Nonetheless, in a document to the General Assembly dated July 19, 2009, entitled “Pattern of Conferences,” Ban declared that his conference department in 2008 had “pushed ahead” in the “implementation of its reform process.”
The same document also said it was “largely in agreement” with the evaluation of that reform carried out by OIOS — then began a lengthy rebuttal by adding that it “does not share the pessimistic tone and tenor of the report regarding the very existence of integrated global management having only a marginal effect.”
Ban’s report claimed that two of the three information technology projects were either being “pursued energetically” or had “advanced considerably.” The document planning project, Ban admitted, had “encountered challenges” and “would require further redesigning and implementation in 2010.”
Ban’s document further says that in 2008 “the head of the [conference] department began to exercise more deliberately and forcefully the mandate” to direct the use of his bureaucracy’s huge resources, even without the “attribution of direct managerial authority” to do so.
Ban’s statement about that particular department head, however, is no longer operative.
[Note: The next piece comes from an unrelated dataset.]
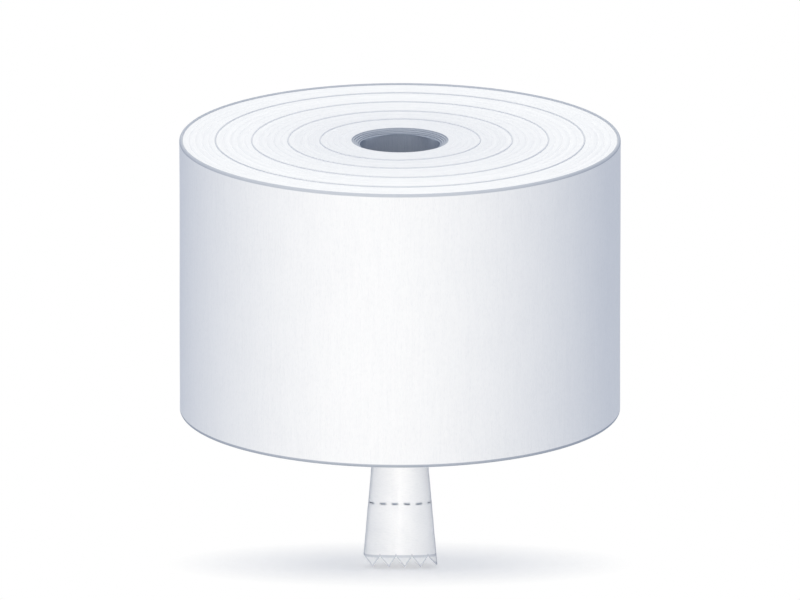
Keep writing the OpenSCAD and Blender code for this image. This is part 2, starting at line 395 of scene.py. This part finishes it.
def wound_tissue():
    """Matt white creped tissue. Wound up, it shows its crepe on the side as fine upright lines, and the
    edges of its turns on the end faces as fine rings. Painted shade greys the rims, the rings of slack
    turns, the mouth and the bore, and the end faces are a little darker towards the mouth."""
    finish = Finish("wound_tissue")
    place = finish.place()
    radius = finish.length(finish.scaled(place, (1, 1, 0)))
    on_face, grey = finish.amount("end_face"), finish.amount("grey")
    round_axis = finish.node("ShaderNodeVectorMath", {"operation": "NORMALIZE"}, {
        0: finish.scaled(place, (1, 1, 0))})
    right, back = finish.parts(round_axis)[:2]
    turn_place = finish.node("ShaderNodeCombineXYZ", {}, {
        "X": right * TURN_EDGE_CIRCLE, "Y": back * TURN_EDGE_CIRCLE, "Z": radius})
    turns, bands = finish.rings(radius, TURN_GRAINS, 3.0), finish.rings(radius, BAND_GRAINS, 2.0)
    turn_edges = finish.speckle(turn_place, TURN_EDGE_GRAINS, 2.0, 0.6)
    creases = finish.speckle(finish.scaled(place, (1, 1, 0.05)), CREASE_GRAINS, 3.0, 0.6)
    crepe = finish.speckle(finish.scaled(place, (1, 1, 0.14)), CREPE_GRAINS, 2.0, 0.6)
    fibres = finish.speckle(place, FIBRE_GRAINS, 2.0, 0.6)
    clouds = finish.speckle(place, CLOUD_GRAINS, 2.0, 0.5)
    coarse = finish.relief(turns * on_face + creases * (1 - on_face), TURN_RELIEF)
    fine = turn_edges * on_face + crepe * (1 - on_face)
    normal = finish.relief(fibres, FIBRE_RELIEF, finish.relief(fine, CREPE_RELIEF, coarse))
    # The end faces are a little darker towards the mouth
    inner = (1 - radius.between(INNER_TURNS_FROM, INNER_TURNS_TO)) * on_face
    colour = finish.tint(inner, TISSUE_WHITE, INNER_TURNS_WHITE)
    unevenness = (bands * on_face + creases * (1 - on_face)) * 0.7 + clouds * 0.3
    shade = unevenness.between(0.35, 0.75) * 0.05 + fine.between(0.45, 0.7) * 0.07
    colour = finish.tint(shade, colour, TONE_AND_SHADE_GREY)
    streaks = unevenness.between(0.35, 0.75) * 0.10 + fine.between(0.4, 0.7) * 0.06
    # Painted shade from the grey amount, broken by streaks
    colour = finish.tint(grey * (1 - streaks), colour, TONE_AND_SHADE_GREY)
    return finish.surface(colour, PAPER_ROUGHNESS + fibres * FIBRE_ROUGHNESS, normal)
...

On May 14, 2009 — even before Ban’s “Pattern of Conferences” report was issued — the head of DGACM, Yohannes Mengesha, an Ethiopian native, was removed from his job by the secretary-general. There was no announcement of Mengesha’s next post.
He was replaced by a German bureaucrat, Franz Baumann, who was previously deputy director-general of the U.N. office in Vienna — one of the outlying fortress duty stations whose go-it-alone habits have contributed to the problem. Questions to Ban about the staff change went unanswered.
In the announcement of Baumann’s appointment, Ban said the new head of DGACM has “a deep understanding of the issues facing the Department for General Assembly and Conference Management.”
Meantime, the much touted Integrated Global Management Initiative is still supposedly chugging ahead, through the tangled and expensive world of U.N. conferences.